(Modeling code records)
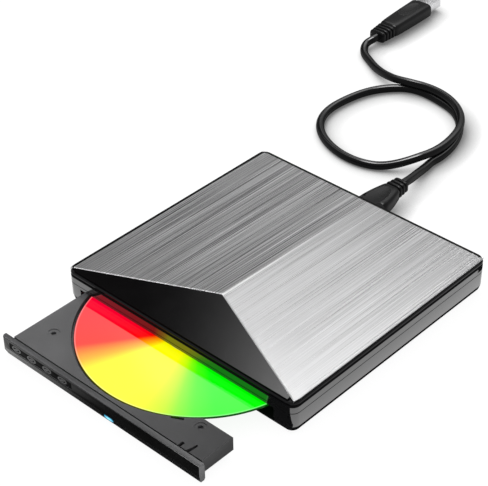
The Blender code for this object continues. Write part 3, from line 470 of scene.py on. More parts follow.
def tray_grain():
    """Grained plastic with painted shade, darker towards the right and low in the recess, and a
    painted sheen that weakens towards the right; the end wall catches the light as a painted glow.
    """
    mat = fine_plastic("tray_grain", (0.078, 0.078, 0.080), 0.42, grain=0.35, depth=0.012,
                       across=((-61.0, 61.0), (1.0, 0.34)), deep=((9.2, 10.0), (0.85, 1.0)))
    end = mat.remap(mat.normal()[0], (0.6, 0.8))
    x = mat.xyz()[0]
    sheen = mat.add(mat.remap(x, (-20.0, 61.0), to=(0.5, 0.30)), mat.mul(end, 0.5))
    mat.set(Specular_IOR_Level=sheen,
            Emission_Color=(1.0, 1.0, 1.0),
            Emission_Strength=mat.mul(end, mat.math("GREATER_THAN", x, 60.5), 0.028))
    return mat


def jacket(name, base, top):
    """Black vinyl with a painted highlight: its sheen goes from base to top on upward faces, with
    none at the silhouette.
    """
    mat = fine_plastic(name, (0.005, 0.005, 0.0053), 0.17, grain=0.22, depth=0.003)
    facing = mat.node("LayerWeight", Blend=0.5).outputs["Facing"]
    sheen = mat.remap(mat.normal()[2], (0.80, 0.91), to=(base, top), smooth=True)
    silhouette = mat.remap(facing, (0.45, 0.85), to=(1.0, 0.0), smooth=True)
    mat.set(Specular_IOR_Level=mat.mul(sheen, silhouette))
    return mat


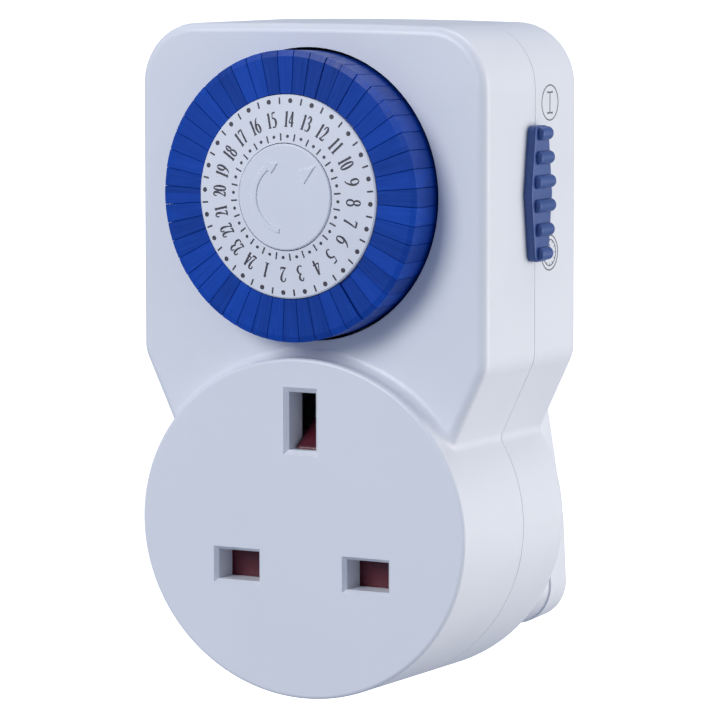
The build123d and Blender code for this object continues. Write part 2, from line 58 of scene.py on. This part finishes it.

DIRECTION: Select every line of the material above holding the word "scene" and copy it.

OUTPUT FOR THIS EXERCISE:
The Blender code for this object continues. Write part 3, from line 470 of scene.py on. More parts follow.
The build123d and Blender code for this object continues. Write part 2, from line 58 of scene.py on. This part finishes it.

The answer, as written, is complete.